Which rate limiting algorithm is best?

Token bucket is the usual pick — it offers the best balance of simplicity, memory, and handling real-world bursty traffic. A bucket holds up to N tokens (the burst capacity) and refills at a steady rate; each request spends a token and is rejected when none remain, needing only a count and timestamp per client. Alternatives are fixed window (simple but allows boundary bursts), sliding window log (perfectly accurate but memory-heavy), and sliding window counter (a good two-counter approximation). Stripe uses token bucket.

How do you make a distributed rate limiter accurate across servers?

Store each client's bucket state (tokens, last_refill) in a central Redis shared by all gateway instances, otherwise requests split across gateways each see only part of the count. To avoid a race condition where two simultaneous requests both read the same count and both allow, move the entire read-calculate-update into a single atomic Lua script run inside Redis, which expands the atomic boundary to cover the whole read-modify-write.

Should a rate limiter fail open or fail closed?

It depends on whether you favor availability or protection. Fail-open allows requests when the limiter is down (favoring availability); fail-closed rejects them (favoring protection). For a social platform, fail-closed is often right because limiter failures tend to coincide with traffic spikes — exactly when protection is needed — so a brief outage beats a backend meltdown.

Design Problems

Designing a Rate Limiter

Q: How do you scale a rate limiter to 1 million requests per second?

A single Redis handles only about 100,000–200,000 ops/sec and each check is multiple ops, so shard the data across roughly 10 Redis instances. Sharding must be consistent — all of a client's requests must hit the same shard — so hash the client identifier with consistent hashing, or use Redis Cluster, which spreads keys across 16,384 hash slots automatically.

Control how many requests a client can make in a window — rejecting the excess with HTTP 429. A study in algorithms, atomic counters, and scaling writes across Redis shards.

Updated 2026-06-09

Designing a Rate Limiter

A rate limiter is a traffic controller for your API: it allows, say, 100 requests per minute from a client, then rejects the rest with HTTP 429 Too Many Requests.
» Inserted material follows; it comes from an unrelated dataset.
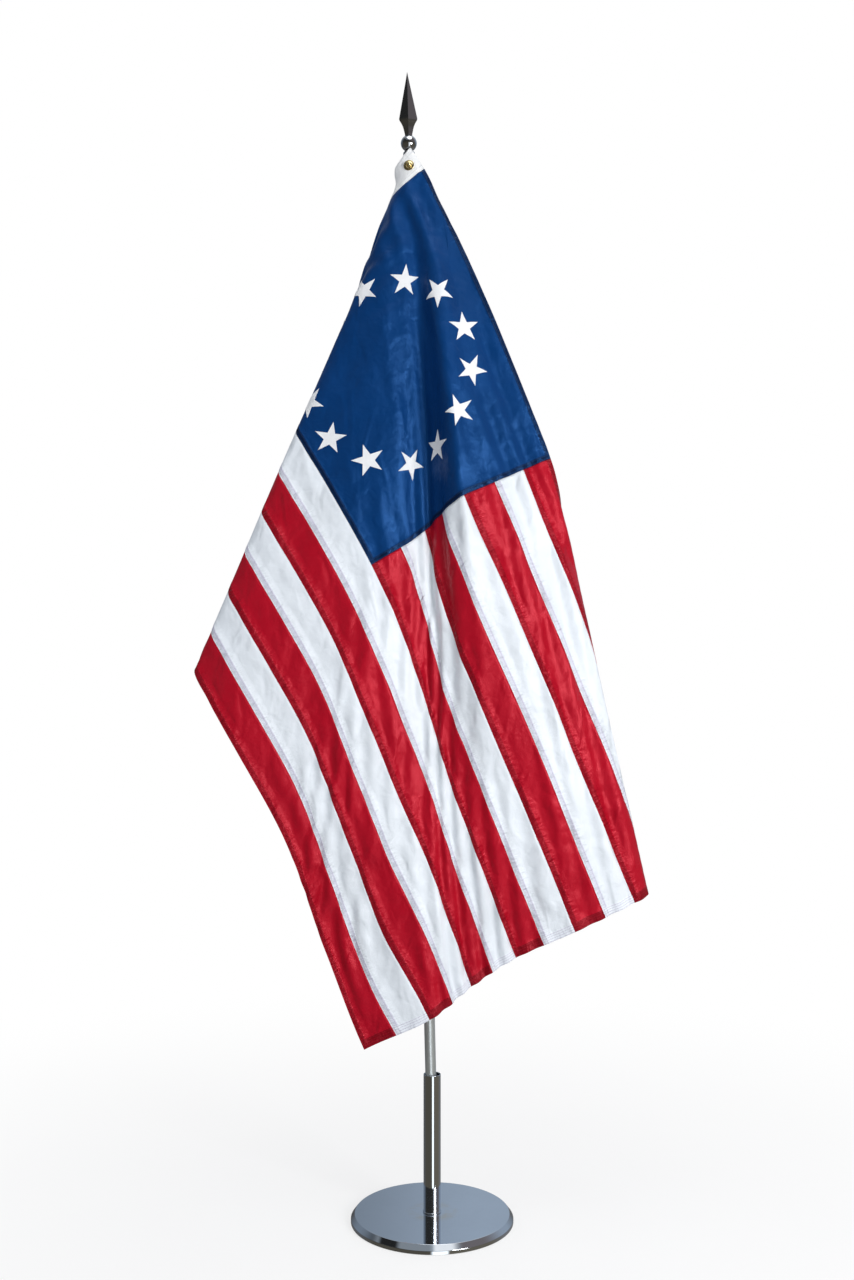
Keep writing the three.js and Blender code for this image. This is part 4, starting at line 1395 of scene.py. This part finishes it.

It prevents abuse, protects servers from traffic bursts, and enforces fair usage. We'll design a server-side, request-level limiter — clients can't be trusted to self-regulate.

1. Requirements

Functional: identify clients (by user ID, IP, or API key), limit requests by configurable rules (e.g. 100/min/user), and on breach return 429 with helpful headers (remaining, reset time).

Non-functional: add minimal latency (< 10ms per check), be highly available (eventual consistency across nodes is fine), and handle ~1M requests/sec across ~100M daily users.

2. Where does it live?

Options: a middleware in each service, a sidecar, or the API Gateway. The gateway is the common choice — centralized control, no extra network hop per request. The trade-off is that it only sees the HTTP request itself (URL, headers, IP), which is enough.

3. Identifying clients

The key you limit on determines how limits apply:

User ID (from a JWT in Authorization) — best for authenticated APIs.
IP address (from X-Forwarded-For) — for anonymous traffic, but watch NAT/proxies that share one IP.
API key (X-API-Key) — for developer APIs.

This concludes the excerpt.